CMMC – Will the COTS Exception Apply to Me?

By Jeff Ellinport, Division Counsel

CMMC, DOD’s Capability Maturity Model Certification, will require almost all government contractors doing business with the Department of Defense to be independently certified by a third party as meeting one of five cyber security standards. This requirement will apply to every link in the government’s supply chain – including OEMs, distributors and resellers.

To the relief of many contractors, DOD updated its CMMC FAQs a few months ago to provide this exception (the only one so far): CMMC certification will not be required for companies that only provide commercial off-the-shelf (COTS) items. 

Under NIST SP 800-161, COTS is defined as “Software and hardware that already exists and is available from commercial sources.” Under FAR 2.101, COTS means any item of supply, other than real property, that is:

  • Of a type customarily used by the general public or by non-governmental entities for purposes other than governmental purposes,
  • Sold in substantial quantities in the commercial marketplace
  • Offered to the government without modification

It would seem, then, that any company that provides services – on a standalone basis or in combination with IT products – would not qualify for this exception.

Most IT solutions, for example, include not only a software or hardware product, but also some kind of services like maintenance and support.
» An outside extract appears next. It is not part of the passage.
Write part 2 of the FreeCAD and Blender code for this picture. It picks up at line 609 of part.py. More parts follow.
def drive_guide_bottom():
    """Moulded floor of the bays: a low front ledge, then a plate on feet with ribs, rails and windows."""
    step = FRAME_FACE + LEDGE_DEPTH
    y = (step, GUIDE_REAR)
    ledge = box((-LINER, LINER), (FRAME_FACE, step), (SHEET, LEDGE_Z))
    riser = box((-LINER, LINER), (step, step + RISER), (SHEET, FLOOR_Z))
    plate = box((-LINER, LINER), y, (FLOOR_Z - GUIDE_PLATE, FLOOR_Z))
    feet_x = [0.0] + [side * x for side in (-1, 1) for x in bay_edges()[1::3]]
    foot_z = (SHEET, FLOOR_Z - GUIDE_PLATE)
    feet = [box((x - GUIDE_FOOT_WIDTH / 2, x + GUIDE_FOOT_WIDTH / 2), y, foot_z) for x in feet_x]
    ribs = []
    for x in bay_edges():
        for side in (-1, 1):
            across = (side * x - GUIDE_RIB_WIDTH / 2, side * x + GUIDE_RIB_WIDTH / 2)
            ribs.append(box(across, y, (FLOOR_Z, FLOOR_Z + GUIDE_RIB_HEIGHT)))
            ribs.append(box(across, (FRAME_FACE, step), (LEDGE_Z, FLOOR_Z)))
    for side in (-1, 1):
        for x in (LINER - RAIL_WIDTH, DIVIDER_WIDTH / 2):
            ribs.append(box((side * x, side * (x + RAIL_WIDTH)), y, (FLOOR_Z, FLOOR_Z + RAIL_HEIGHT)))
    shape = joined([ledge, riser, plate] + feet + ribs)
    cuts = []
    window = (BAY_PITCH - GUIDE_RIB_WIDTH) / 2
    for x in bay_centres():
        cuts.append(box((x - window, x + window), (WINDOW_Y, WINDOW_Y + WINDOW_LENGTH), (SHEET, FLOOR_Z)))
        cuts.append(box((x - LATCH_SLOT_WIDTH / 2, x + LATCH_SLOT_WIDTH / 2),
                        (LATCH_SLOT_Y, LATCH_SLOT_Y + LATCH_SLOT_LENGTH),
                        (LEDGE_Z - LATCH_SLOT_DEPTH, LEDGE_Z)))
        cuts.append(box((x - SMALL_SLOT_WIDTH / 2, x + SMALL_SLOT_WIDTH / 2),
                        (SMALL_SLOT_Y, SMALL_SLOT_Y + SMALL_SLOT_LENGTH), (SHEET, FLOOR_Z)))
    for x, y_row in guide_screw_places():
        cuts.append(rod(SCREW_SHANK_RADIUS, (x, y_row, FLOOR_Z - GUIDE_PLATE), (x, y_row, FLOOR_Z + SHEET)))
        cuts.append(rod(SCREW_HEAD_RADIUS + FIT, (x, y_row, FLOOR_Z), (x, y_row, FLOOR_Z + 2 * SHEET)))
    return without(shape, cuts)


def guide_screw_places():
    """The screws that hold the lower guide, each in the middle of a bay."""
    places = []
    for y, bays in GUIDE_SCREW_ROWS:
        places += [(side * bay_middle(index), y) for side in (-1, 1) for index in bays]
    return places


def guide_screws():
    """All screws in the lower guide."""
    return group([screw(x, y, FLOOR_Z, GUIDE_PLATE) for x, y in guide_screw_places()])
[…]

This begs the question of what qualifies as “services”? Since maintenance is usually comprised of software updates and upgrades, and since GSA Schedules recognize maintenance as a product, it likely falls under the definition of COTS. But what about call center support or installation? And, what about software as a service (SaaS)? It has the word “service” right in its description.

This grey area probably makes it prudent for contractors, which otherwise might only be providing COTS items, to consider at least a Level 1 certification. There are other reasons as well.
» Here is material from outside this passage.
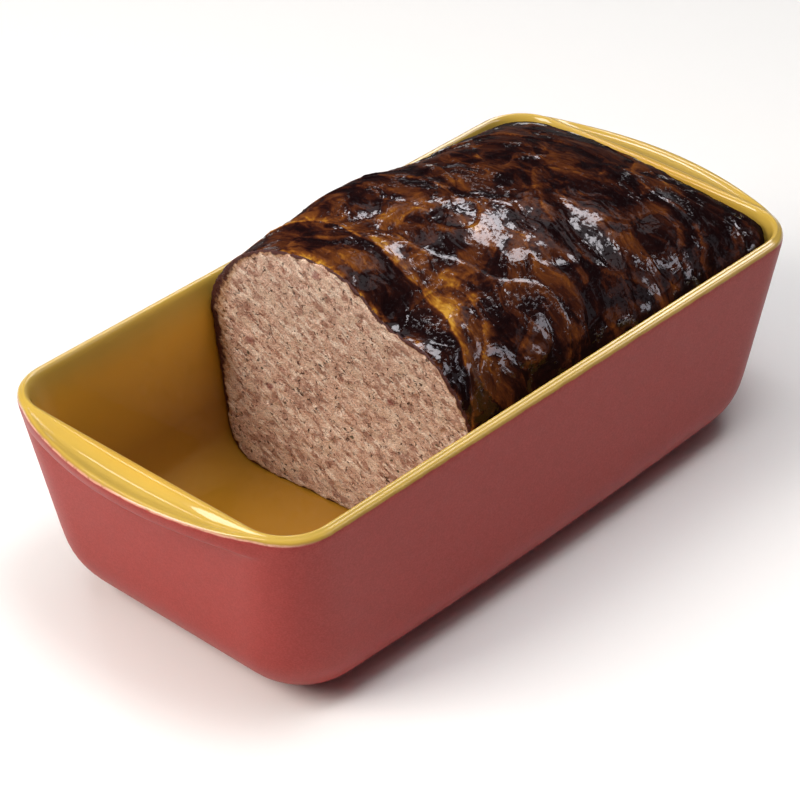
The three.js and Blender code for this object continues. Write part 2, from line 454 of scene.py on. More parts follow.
def overlap(p):
    """Place across a lapped sheet of caul fat: 0 at its edge, rising to 1 at the next edge."""
    q = warped(p, 30.0, 18.0, 3.7)
    level = 3.4 * noise.noise(Vector((q.x / 36.0 + 4, q.y / 64.0 + 2, q.z / 64.0 + 9)))
    return level % 1.0


def fold_height(p):
    """Height of the caul fat's laps, lumps and wrinkles: about -1 to 1, and more on the crown."""
    place = overlap(p)
    lap = smoothstep(0.0, 0.07, place) * (1 - place)
    q = warped(p, 11.0, 5.0, 8.1)
    across = noise.noise(Vector((q.x / 9.0, q.y / 22.0, q.z / 22.0)))
    strand = max(0.0, 1 - abs(noise.noise(Vector((q.x / 14.0 + 9, q.y / 30.0, q.z / 30.0)))) / 0.1)
    lumps = 0.55 * noise.noise(p / 19.0 + Vector((5, 1, 7)))
    lumps += 0.5 * noise.noise(Vector((p.x / 10.0 + 3, p.y / 13.0, p.z / 13.0)))
    lumps += 1.6 * (1 - smoothstep(0, LUMP_RADIUS, (p - LUMP_CENTRE).length))
    past = past_sheet_edge(p)
    hem = 0.7 * smoothstep(-0.5, 1.0, past) * (1 - smoothstep(1.0, 9.0, past))
    return 0.55 * lap + 0.3 * across + 0.3 * strand**2 + lumps + hem - 0.3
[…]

First, even if the exception does firmly apply, it still may be wise to obtain a Level 1 certification to avoid any argument (and risk losing business) with a contracting officer or prime contractor at the order level if they disagree on the nature of the items you are providing (e.g., COTS versus a commercial item).

Second, as with other regulations, just because the government does not require the certification, it may still be a good idea to implement Level 1 security controls as an industry “best practice.”

Finally, obtaining a certification may help in the situation where a prime contractor requires one even though not required by the government, which many systems integrators are prone to do.

So, while the recent CMMC exemption for COTS products was a welcome and sensible update, it may not exclude as many companies from compliance as may appear, given that the definitions of COTS do not include services. And, there are compelling reasons to still obtain a certification even if one is clearly not mandatory.